Henderson: When one talks about these bi-cultural versions, one has to ask the questions, “are they better for whom?” The more one is tuned in to a certain loop of knowledge the more enjoyable it is going to be. We just try to bring out what is interesting.

Question: Can we at least compare remixed versions?

Donaldson: I think that we can look at these different films and see in them different thinking and different degrees of success based on the artists' visions. In a lot of ways stylistic breakthroughs may turn out to be as important as they might have been originally thought.

Question: Have you had any thought of Shakespeare the video game? Where one is able to be Shakespeare, control the plot, be immersed in the experience.

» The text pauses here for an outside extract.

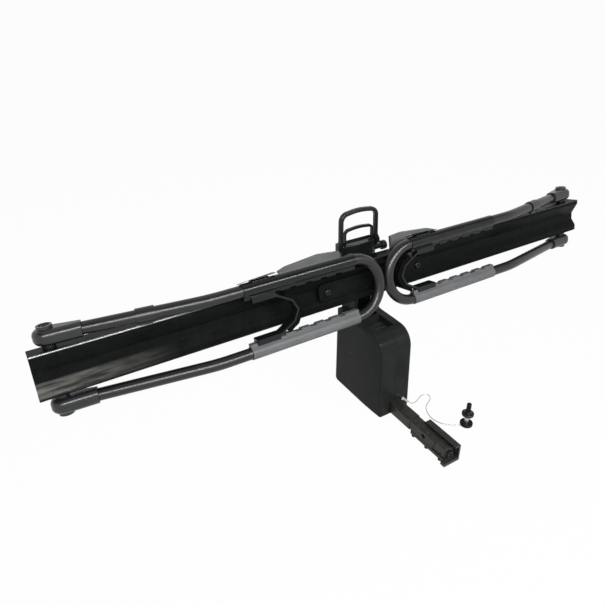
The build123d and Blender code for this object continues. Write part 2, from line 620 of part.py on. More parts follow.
def knuckle():
    """Cast end of a leg: round about the hinge, with a boss outside and a socket for the tube."""
    x, n = leg_point(KNUCKLE_LENGTH)
    round_end = Pos(HINGE_X, HINGE_N) * Circle(KNUCKLE_END_R)
    mouth = Pos(x, n) * Rot(0, 0, -LEG_ANGLE) * Rectangle(2, 2 * KNUCKLE_HALF)
    outline = make_hull(round_end.edges() + mouth.edges())
    side = Plane(origin=(0, LEG_V, 0), x_dir=(1, 0, 0), z_dir=(0, -1, 0))
    body = extrude(side * outline, KNUCKLE_HALF, both=True)
    rims = body.edges().group_by(Axis.Y)[0] + body.edges().group_by(Axis.Y)[-1]
    body = fillet([edge for edge in rims if edge.center().X > x + 3], KNUCKLE_EDGE)
    body += post(BOSS_R, HINGE_X, HINGE_N, (LEG_V, LEG_V + KNUCKLE_HALF + BOSS_HEIGHT))
    body -= extrude(leg_plane(KNUCKLE_LENGTH + 5) * Circle(TUBE_R + PRESS), KNUCKLE_LENGTH + 5 - TUBE_STOP)
    body -= post(BOSS_RECESS_R, HINGE_X, HINGE_N, (HINGE_SEAT, FAR))
    return body - post(HINGE_BOLT_R + RUN, HINGE_X, HINGE_N, (0, FAR))


def collar():
    distance = COLLAR_INSET / math.cos(math.radians(LEG_ANGLE))
    ring = Circle(TUBE_R + 2.8) - Circle(TUBE_R + PRESS)
    body = extrude(leg_plane(distance) * ring, COLLAR_LENGTH / 2, both=True)
    x, n = leg_point(distance)
    tab = Pos(x, LEG_V - TUBE_R - 3, n) * Rot(0, LEG_ANGLE, 0) * Box(COLLAR_LENGTH * 0.6, 8, 9)
    body += tab
    return body - extrude(leg_plane(distance) * Circle(TUBE_R + PRESS), COLLAR_LENGTH, both=True)


def rail():
    """Sleeve on the upper leg with a notched ridge toward the other leg."""
    x = (TURN_X, RAIL_END_X)
    sleeve = rod(RAIL_R, x, (LEG_V, 0))
    ridge = block(x, (RIDGE_FACE, LEG_V - TUBE_R), (-RIDGE_WIDTH / 2, RIDGE_WIDTH / 2))
    ridge = fillet(ridge.edges().filter_by(Axis.X).group_by(Axis.Y)[0], 2)
    body = sleeve + ridge - rod(TUBE_R + PRESS, (0, LEG_BEND_X), (LEG_V, 0))
    for i in range(NOTCH_COUNT):
        middle = NOTCH_FIRST_X + i * NOTCH_PITCH
        body -= block((middle - NOTCH_LENGTH / 2, middle + NOTCH_LENGTH / 2),
                      (RIDGE_FACE - 5, RIDGE_FACE + NOTCH_DEPTH), (-20, 20))
    return body


# Wheel hooks, drawn for the right hand side with the inside of the nose at x = 0

def hook_line():
    """Inside line of the hook, from the upper foot round the nose to the lower foot."""
    half = [(HOOK_LENGTH, HOOK_HALF), (50, HOOK_HALF), (12, 0.53 * HOOK_HALF), (0, 0)]
    return half + [(x, -v) for x, v in half[-2::-1]]


def hook_band():
    line = hook_line()
    outline = FilletPolyline(*strip(line, -HOOK_BAND, 0), radius=2.2, close=True)
    band = extrude(make_face(outline), HOOK_WIDTH / 2, both=True)
    x = (HOOK_LENGTH - HOOK_FOOT, HOOK_LENGTH)
    w, r = HOOK_WIDTH / 2, RIDGE_WIDTH / 2 + CLEAR
    foot = block(x, (HOOK_HALF, FOOT_FACE), (-w, w))
    foot = fillet(foot.edges().filter_by(Axis.Z).sort_by(Axis.X)[-2:], 2)
    for z in ((-w, -r), (r, w)):
        foot += block(x, (FOOT_FACE, FOOT_FACE + CLAW_DEPTH), z)
    foot -= block((x[1] - 26, x[1] - 8), (HOOK_HALF - 1, HOOK_HALF + 1.6), (-5, 5))
    return band + foot + lower(foot)


def hook_pad():
    """Ribbed rubber on the outside of the nose."""
    line = hook_line()
    (ax, av), (bx, bv) = line[1], line[2]
    start = (ax + 0.42 * (bx - ax), av + 0.42 * (bv - av))
    path = [start] + line[2:-2] + [(start[0], -start[1])]
    outer = HOOK_BAND + PAD_THICK
    base = make_face(Polyline(*strip(path, -HOOK_BAND - PAD_BASE, -HOOK_BAND - PRESS), close=True))
    ribs = make_face(Polyline(*strip(path, -outer, -HOOK_BAND - PAD_BASE + 0.5), close=True))
    body = extrude(base, HOOK_WIDTH / 2, both=True)
    pitch = HOOK_WIDTH / PAD_RIBS
    for i in range(PAD_RIBS):
        middle = (i - (PAD_RIBS - 1) / 2) * pitch
        body += Pos(0, 0, middle - 0.3 * pitch) * extrude(ribs, 0.6 * pitch)
    return body


def hook_saddle():
    """Half collar that ties the upper foot to its lever, behind the rail."""
    x = (SADDLE_START, SADDLE_START + SADDLE_LENGTH)
    ring = rod(SADDLE_R + SADDLE_WALL, x, (LEG_V, 0)) - rod(SADDLE_R, (x[0] - 1, x[1] + 1), (LEG_V, 0))
    ring -= block((x[0] - 1, x[1] + 1), (0, LEG_V), (-RIDGE_WIDTH / 2 - CLEAR, 60))
    ring -= block((x[0] - 1, x[1] + 1), (0, FOOT_FACE + CLAW_DEPTH + 0.2), (-60, 60))
    return ring - block((x[0] - 1, x[1] + 1), (LEG_V - 1, 200), (8, 60))


def hook_lever():
    """Flat thumb lever over the saddle, with its free end down beside the tube."""
    x0, x1 = LEVER_START, LEVER_START + LEVER_LENGTH
    level = SADDLE_START + SADDLE_LENGTH + CLEAR
    low, high = LEVER_R, LEVER_R + LEVER_THICK
    profile = [(x0, low), (level, low), (x1, low - LEVER_DROP), (x1, high - LEVER_DROP - 2),
               (x0 + 8, high), (x0, high - 1.5)]
    body = extrude(make_face(Polyline(*profile, close=True)), LEVER_WIDTH / 2, both=True)
    return Pos(0, LEG_V, 0) * Rot(-LEVER_TURN, 0, 0) * body


# Lanyard and loose hitch pin, lying on the ground beside the bar

def ferrule_end():
    """Lower end of the ferrule, where the cable leaves it."""
    return (45.0, COVER_FRONT_Y - FERRULE_R - CLEAR, -3.0)


def lanyard_anchor():
    """Screw on the housing's front with the cable's crimped ferrule."""
    x, y, z = ferrule_end()
    step = FERRULE_LENGTH / math.sqrt(2)
    direction = Plane(origin=(x, y, z), z_dir=(-1, 0, 1))
    ferrule = extrude(direction * Circle(FERRULE_R), FERRULE_LENGTH)
    top = z + step
    face = COVER_FRONT_Y + COVER_RAKE * (top - COVER_FLOOR_Z) / (COVER_TOP_Z - COVER_FLOOR_Z)
    return ferrule + post(FERRULE_SCREW_R, x - step, top, (y - 4, face - CLEAR - 0.2))


CABLE_HEIGHT = GROUND_Z + CABLE / 2
CABLE_POINTS = [
    ferrule_end(), (57, 130, -15), (74, 137, -28), (95, 143, CABLE_HEIGHT), (121, 156, CABLE_HEIGHT),
    (143, 146, CABLE_HEIGHT), (129, 124, CABLE_HEIGHT), (101, 115, CABLE_HEIGHT), (83, 90, CABLE_HEIGHT),
    (76, 62, CABLE_HEIGHT), (84, 35, CABLE_HEIGHT), (104, 15, CABLE_HEIGHT),
    (PIN_X - PIN_HEAD_R, PIN_Y + 4, CABLE_HEIGHT)]


def cable_radii(points):
    """Tangent arcs as large as the runs beside each point allow."""
    radii = []
    for before, here, after in zip(points, points[1:], points[2:]):
        into = Vector(*here) - Vector(*before)
        out = Vector(*after) - Vector(*here)
        half_turn = math.radians(into.get_angle(out)) / 2
        radii.append(0.45 * min(into.length, out.length) / math.tan(half_turn))
    return radii


def lanyard_cable():
    radii = cable_radii(CABLE_POINTS)
    path = FilletPolyline(*CABLE_POINTS, radius=radii)
    tube = sweep((path ^ 0) * Circle(CABLE / 2), path=path)
    expected = math.pi * (CABLE / 2) ** 2 * path.length
    print("cable length", round(path.length, 1), "least bend radius", round(min(radii), 1),
          "volume against section times length", round(tube.volume / expected, 4))
    if min(radii) < CABLE_LEAST_RADIUS:
        print("cable bends too tightly")
    return tube


def hitch_pin():
    """Pin standing on its head."""
    z = GROUND_Z
    head = Pos(PIN_X, PIN_Y, z + PIN_HEAD_H / 2) * Cylinder(PIN_HEAD_R, PIN_HEAD_H)
    head = fillet(head.edges(), 2)
    shank = Pos(PIN_X, PIN_Y, z + PIN_LENGTH / 2) * Cylinder(PIN_R, PIN_LENGTH)
    return head + chamfer(shank.edges().sort_by(Axis.Z)[-1:], 1.5)


def pin_cap():
    z = GROUND_Z + PIN_CAP_Z + PIN_CAP_H / 2
    cap = fillet((Pos(PIN_X, PIN_Y, z) * Cylinder(PIN_CAP_R, PIN_CAP_H)).edges(), 2)
    collar_part = Pos(PIN_X, PIN_Y, z + PIN_CAP_H) * Cone(PIN_R + 5, PIN_R + 2, PIN_CAP_H)
    return cap + collar_part - Pos(PIN_X, PIN_Y, z) * Cylinder(PIN_R + PRESS, 60)


def hook_pieces(offset):
    """The three pieces of a hook, moved along its rails."""
    place = Pos(HOOK_X + offset, 0, 0)
    return {"hook_band": place * hook_band(), "hook_pad": place * hook_pad(),
            "hook_saddle": place * hook_saddle(), "hook_lever": place * hook_lever()}


def build():
    pieces = {
        "hitch_bar": hitch_bar(), "end_wedge": end_wedge(), "wedge_bolt": wedge_bolt(),
        "bar_sleeve": bar_sleeve(), "hitch_adapter": hitch_adapter(),
        "housing_right": cover(), "housing_left": mirrored(cover()), "pocket_insert": pocket_insert(),
        "upright": upright(), "tilt_pin": tilt_pin(), "lanyard_anchor": lanyard_anchor(),
        "lanyard_cable": lanyard_cable(), "hitch_pin": hitch_pin(), "pin_cap": pin_cap()}
    for letter, y in zip("abc", ADAPTER_BOLT_Y):
        pieces["adapter_bolt_" + letter] = adapter_bolt(y)

    on_tray = {"tray": tray(), "tray_plate": tray_plate(), "tilt_bracket": tilt_bracket(),
               "plate_bolt_left": plate_bolt(-PLATE_BOLT_X), "plate_bolt_right": plate_bolt(PLATE_BOLT_X)}
    right = {"hoop_tube": hoop_tube(), "brace": brace_with_relief()}
    for name, shape in (("neck", neck()), ("hinge_bolt", hinge_bolt()), ("knuckle", knuckle()),
                        ("rail", rail())):
        right[name + "_upper"] = shape
        right[name + "_lower"] = lower(shape)
    right["collar"] = collar()
    for name, shape in right.items():
        on_tray[name + "_right"] = shape
        on_tray[name + "_left"] = mirrored(shape)
    on_tray["brace_left"] = mirrored(brace())
    for name, shape in hook_pieces(0).items():
        on_tray[name + "_right"] = shape
    for name, shape in hook_pieces(HOOK_STEPS * NOTCH_PITCH).items():
        on_tray[name + "_left"] = mirrored(shape)
    for name, shape in on_tray.items():
        pieces[name] = TRAY_FRAME * shape

    for name, shape in (("handle_base", handle_base()), ("grab_handle", grab_handle()),
                        ("release_trigger", release_trigger()), ("handle_knob", handle_knob())):
        pieces[name] = HANDLE_FRAME * shape
    return pieces


for name, shape in build().items():
    solids = shape.solids()
    if len(solids) != 1:
        print(name, "has", len(solids), "solids")
    export_step(Compound(children=list(solids)) if len(solids) > 1 else solids[0],
                "parts/" + name + ".step")
print("parts written")
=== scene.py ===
import json
import math

import bpy
from mathutils import Matrix, Vector

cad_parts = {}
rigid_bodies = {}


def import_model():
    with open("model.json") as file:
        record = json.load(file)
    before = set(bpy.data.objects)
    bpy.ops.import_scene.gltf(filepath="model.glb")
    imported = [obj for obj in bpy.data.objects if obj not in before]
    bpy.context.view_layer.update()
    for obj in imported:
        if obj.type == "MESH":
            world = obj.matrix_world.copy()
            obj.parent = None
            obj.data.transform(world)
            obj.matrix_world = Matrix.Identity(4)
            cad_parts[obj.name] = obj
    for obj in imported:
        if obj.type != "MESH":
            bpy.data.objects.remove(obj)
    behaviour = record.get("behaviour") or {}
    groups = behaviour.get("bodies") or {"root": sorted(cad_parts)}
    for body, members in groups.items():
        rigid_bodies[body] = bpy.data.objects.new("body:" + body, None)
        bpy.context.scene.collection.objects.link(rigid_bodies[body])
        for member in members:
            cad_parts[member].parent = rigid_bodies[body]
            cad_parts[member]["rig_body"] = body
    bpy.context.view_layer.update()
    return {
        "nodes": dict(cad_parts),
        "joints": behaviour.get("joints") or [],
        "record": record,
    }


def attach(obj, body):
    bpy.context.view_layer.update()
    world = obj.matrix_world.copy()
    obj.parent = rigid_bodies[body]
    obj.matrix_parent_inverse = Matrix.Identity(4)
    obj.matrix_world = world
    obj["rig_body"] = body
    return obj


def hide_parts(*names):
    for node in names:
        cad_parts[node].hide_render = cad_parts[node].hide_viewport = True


bl_info = {
    "name": "Hitch bike rack",
    "version": (1, 0, 0),
    "blender": (4, 5, 0),
    "location": "3D View > Sidebar > Bike rack",
    "description": "Dresses the packed hitch bike rack with its edges, mouldings and finishes",
    "category": "Object",
}

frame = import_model()
SLOTS = {part["node"]: part["material_slot"] for part in frame["record"]["subparts"]}
JOINTS = {joint["name"]: joint for joint in frame["joints"]}
MM = 0.001
SIDES = ("left", "right")
ROWS = ("upper", "lower")

# The tray's own frame, as in the part: x along the tray, y up its face, z out of its trough.
# The hoops' hinges stand along its y.
TRAY_UP = Vector(JOINTS["hoop_swing_right"]["axis"])
TRAY_OUT = Vector((1, 0, 0)).cross(TRAY_UP)
HINGE = Vector(JOINTS["hoop_swing_right"]["pos_m"])
HINGE_OUT = -68 * MM
TRAY_MIDDLE = Vector((0, HINGE.y, HINGE.z)) - HINGE_OUT * TRAY_OUT
TRAY_FRAME = Matrix((Vector((1, 0, 0)), TRAY_UP, TRAY_OUT)).transposed().to_4x4()
TRAY_FRAME.translation = TRAY_MIDDLE

# Up the handle, which leans in the tray's frame
HANDLE_LEAN = math.radians(10)
HANDLE_UP = TRAY_FRAME.to_3x3() @ Matrix.Rotation(HANDLE_LEAN, 3, "X") @ Vector((0, 1, 0))

# Heights between which the pin's shank is bare, and how far its coating fades out
PIN_BARE = (-22.2 * MM, 8 * MM)
PIN_FADE = 0.5 * MM

# Where the tray's lower slope is paler: below its middle, between two soft edges, and fading along it from
# its left end. The pale mottling is partly scuffing and partly a painted highlight, the glow of light on
# the slope's left end
SCUFF_HIGHLIGHT_LOW = (47 * MM, 42 * MM)
SCUFF_HIGHLIGHT_HIGH = (17 * MM, 13 * MM)
SCUFF_HIGHLIGHT_ALONG = (-0.85, -0.55)
# Where the tray's bead fades from bare bright metal, which paints the highlight along the upper lip, to
# coated
BEAD_HIGHLIGHT_ALONG = (-0.7, 0.0)


# What a user may change

def colour_property(name, description, value):
    return bpy.props.FloatVectorProperty(
        name=name, description=description, subtype="COLOR", size=4, min=0, max=1, default=from_hex(value))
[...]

I played the Lord or the Rings games with my daughter and had a more immersive experience than I ever did reading them.

Diana Henderson

Henderson: One thing that I would point out is that in a Shakespeare game people don't necessarily want control; people who like the drama don't like the idea of there being a single controlling narrative voice or guiding hand – even though they knowthere is a playwright behind the work. I'd argue that from the beginning Shakespeare wasn't the only body behind the works – without the actors available to him at the time he wouldn't have been able to create the works that he did. You also need a history of parts that you can draw on to create the parts and characters that make up the Shakespeare play. One thing that we haven't touched on today is the role of liveness and the part that plays in the dimension of theatricality that works so well in Shakespeare. While Shakespeare works well on the screen we have certainly lost at least one of the key dimensions of his work.